On May 24th, I moved. I had been in my perfect little apartment with its’ perfect little patio for a little over 4 years. They sent me a letter when it was time for me to reup my lease. They letter stated that they were in a RENOVATION CELEBRATION. That the new owners were renovating the whole complex and that all of the buildings and units that had not been renovated in the past x years would be renovated by the end of 2014. That they were offering me $xxxx rent on the same floor plan in a different building… that they had discounted movers to meet my needs.
So, let me get this straight. You want me to move, into a new building… have different neighbors… pay for the move myself AND you are raising my rent. Did I get it all?
Yes? Ok, yeah… NO.
And not to mention, that the neighborhood had gotten pretty shady. I would sing, “In the Ghetto” a la Cartman, almost every time I came home.
But I loved my apartment. I did. It was home. I loved my neighbors. I loved my garage. I loved my patio. The small kitchen with the island. It was perfect and I was kind of attached because it was my refuge when I had just gotten divorced from Paul. But, I needed to move on. When I found the new place, it was just down the street from my sister and bonus, it was just across the tollway from the new job…. Yay! Right?... Then new job was like, “Get Out.” And I still was moving into the new apartment.
Regardless. A HUGE shout out goes to Kerry for her help with all things move related. She got me scheduled with the same dude who moved me 4 years ago. She helped get me rid of tons of clothes, shoes, books, linens, kitchen accessories and the like before I moved, and then over 40 bags and boxes of things went to GoodWill or the trash after I moved. I couldn’t have done it without her.
Let’s see, what’s next. Ah, yes. Nugget.
Well, he’s still around. I tried to get rid of him again last December. But then when I went to see Marls, she was like, “Listen, chicken, you can do a LOT worse… And you HAVE.” Duly noted. True speak. I just get kind of squirrely when we’ve been together for so freaking long (it will be four years, August 27th) and we still only see one another on Wednesday evenings and Saturday. And it is a cold day in hell when he actually stays over all night.

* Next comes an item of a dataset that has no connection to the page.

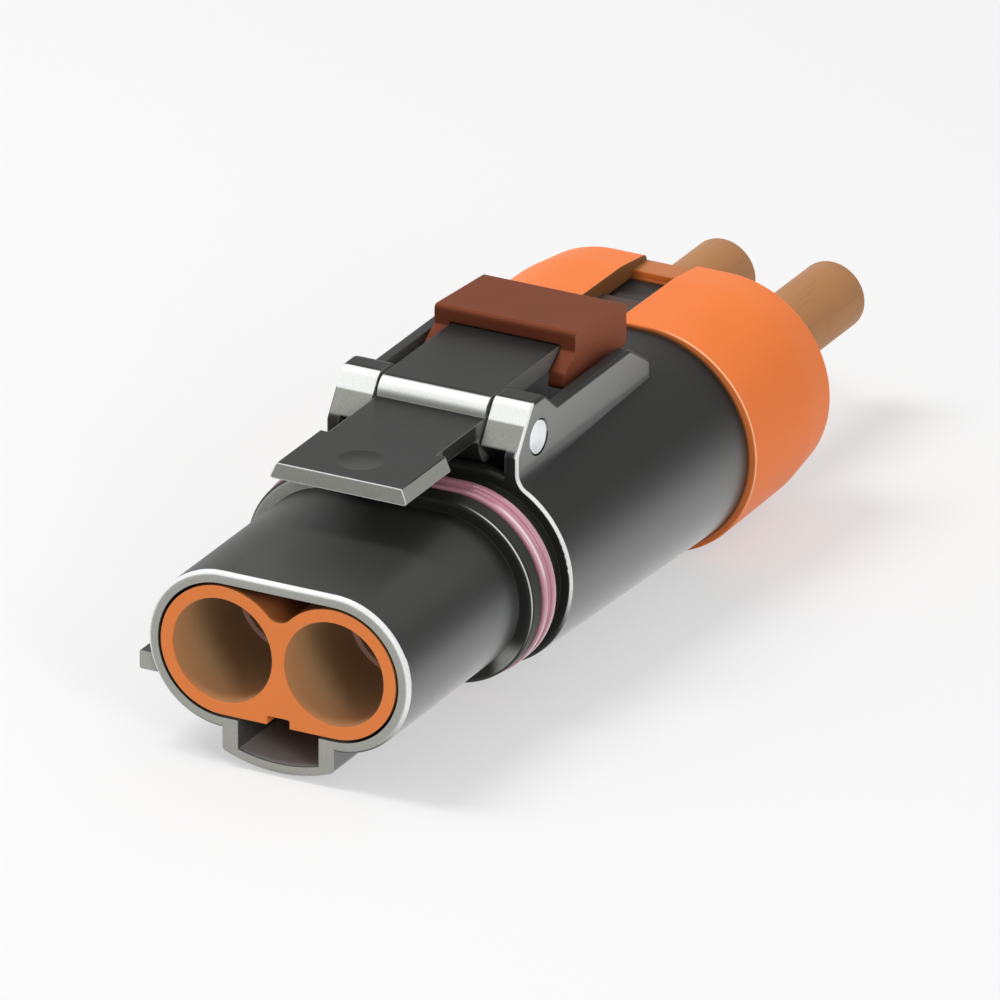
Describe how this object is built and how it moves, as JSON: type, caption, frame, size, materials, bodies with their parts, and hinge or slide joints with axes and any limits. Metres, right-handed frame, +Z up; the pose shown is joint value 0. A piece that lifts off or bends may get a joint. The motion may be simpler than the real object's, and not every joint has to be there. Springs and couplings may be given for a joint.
{
  "type": "two-pole power plug",
  "caption": "In-line two-pole high-voltage power plug with recessed socket contacts, ring seal, rocking latch lever, position lock, rear cap and cable tails.",
  "frame": {"origin": "centre of the mating face, midway between the two cells' axes", "axes": "+X right seen from the mating side, +Y back along the plug to the cables, +Z up to the latch"},
  "size_m": [0.0484, 0.137, 0.0397],
  "materials": {
    "dark_plastic": "satin, glass-filled",
    "orange_plastic": "satin",
    "red_plastic": "satin",
    "pale_plastic": "satin",
    "pink_silicone": "satin",
    "tinned_copper": "dull tin plate",
    "silvered_copper": "silver plate",
    "bare_copper": "drawn",
    "steel": "ground",
    "cable_sheath": "matt"
  },
  "bodies": {
    "housing": {"front_shell": "dark_plastic", "body_housing": "dark_plastic", "inner_housing": "orange_plastic", "rear_cap": "orange_plastic", "contact_retainer": "pale_plastic", "interface_seal": "pink_silicone", "cable_seal": "pink_silicone", "shield_can": "tinned_copper", "latch_pin": "steel", "latch_spring": "steel", "contact_left": "silvered_copper", "over_spring_left": "steel", "jacket_left": "cable_sheath", "braid_left": "tinned_copper", "inner_ferrule_left": "tinned_copper", "outer_ferrule_left": "tinned_copper", "insulation_left": "pale_plastic", "conductor_left": "bare_copper", "contact_right": "silvered_copper", "over_spring_right": "steel", "jacket_right": "cable_sheath", "braid_right": "tinned_copper", "inner_ferrule_right": "tinned_copper", "outer_ferrule_right": "tinned_copper", "insulation_right": "pale_plastic", "conductor_right": "bare_copper"},
    "lever": {"latch_lever": "dark_plastic"},
    "lock": {"position_lock": "red_plastic"}
  },
  "joints": [
    {"name": "latch_rock", "type": "hinge", "parent": "housing", "child": "lever", "pos_m": [0, 0.0443, 0.0168], "axis": [-1, 0, 0], "range_deg": [0, 5.5], "stiffness_Nm_per_rad": 0.8, "springref_deg": -2.86, "deforming": ["latch_spring"]},
    {"name": "lock_slide", "type": "slide", "parent": "lever", "child": "lock", "axis": [0, -1, 0], "range_m": [0, 0.005]}
  ]
}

He’s adorable, he’s sweet. He pets me. He’s a fantastic lover. He’s gainfully employed. He is not on drugs. He has a great sense of humor. He is clean. He owns his own car. He can cook when he wants too… and he doesn’t have kids. Check, check, check motherfucker.
YET.
He and his mother and sister all live together. It is a fucked up relationship. And it feels like I am dating a married man with kids. Because they all have a dog together.
My mother thinks I am speaking out of both sides of my mouth because, on one hand, I dig that he is not underfoot all the time and I can do as I damn well please. But on the other hand. I want him to WANT to be around me all the time. I want him to like… beg to move in. Or to plead for me to marry him. I WANT TO BE IMPORTANT.
Alas, I am important, but not his main priority.
Case in point. Saturday, after round two of some lovin, I piped up… “Why don’t you just move in with me?” It was pertinent to the conversation, I promise. He startled. Then a few years (moments) later he said, “I don’t think I am ready to do that. That is a pretty big step.”
I kept my cool and my voice calm. And like a smart woman, I let it go.
That’s all I really needed to hear.
Glad to be back, y’all.
Hopefully I will continue with timely updates.